I can’t imagine he pain you felt with this majestic bear. May he run free and whole wherever they go. If there is a God, He will welcome him into His arms, as he created him……sending love and hugs from Texas
It seems the bear population in our town is dense this year and growing steadily. As you say Samdy, we’ve taken over their home and now there’s less and less space for them. We need to keep the wilds that we have so we can live together.
Beautifully said, Maria. Thank you.
Maria you describe things so well, have you ever thought about writing a book yourself?
Thanks Uta, But I can’t imagine writing a book.
Maria, you have a reverence for all life and this was shown in your goodbye for the young bear. You are known, we are known. Perhaps if this was part of the world’s knowledge,our actions would all done with reverence toward life. Thank you for this beautiful post. It is a gift to us all.

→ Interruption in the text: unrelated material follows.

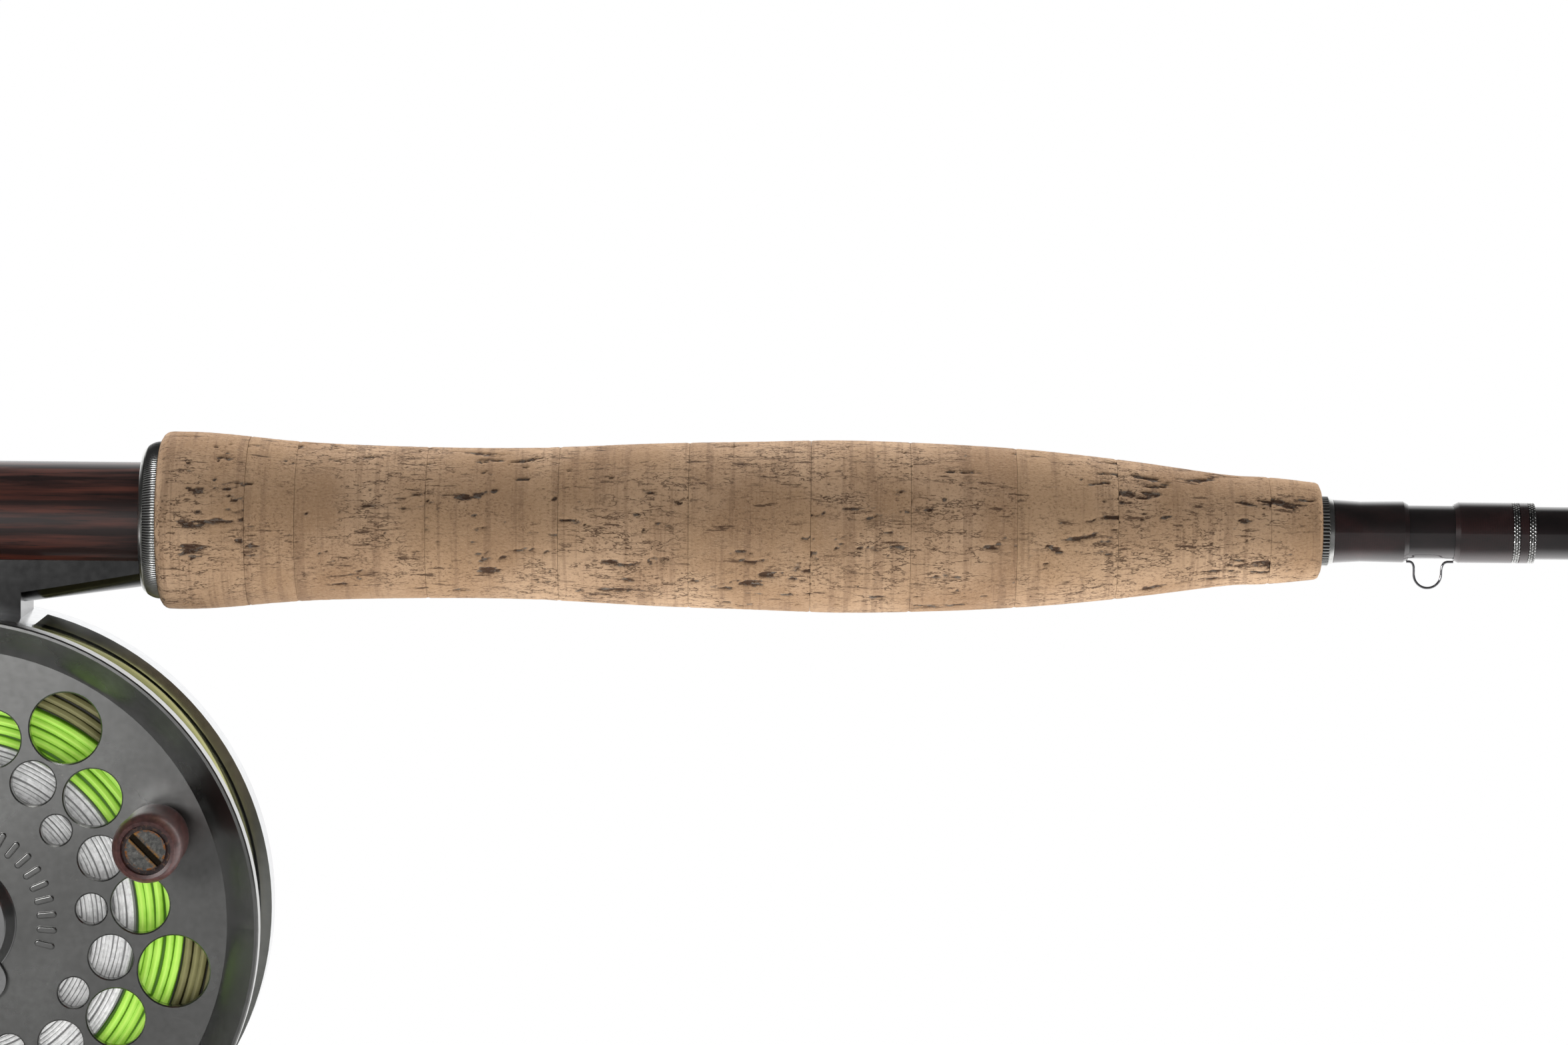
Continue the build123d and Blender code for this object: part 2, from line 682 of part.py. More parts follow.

It’s about being known isn’t it Veronica. That’s an idea I’m only recently beginning to understand. You’ve added some understanding for me to it.
Oh Maria, my heart got heavy while reading your post. You are such a compassionate kind person. Lucky bear, he had a kindred spirit to help him on his way
Maria, I love how you honored this bear’s life. I felt the loss along with you as I read your account. We are all connected in the circle of life.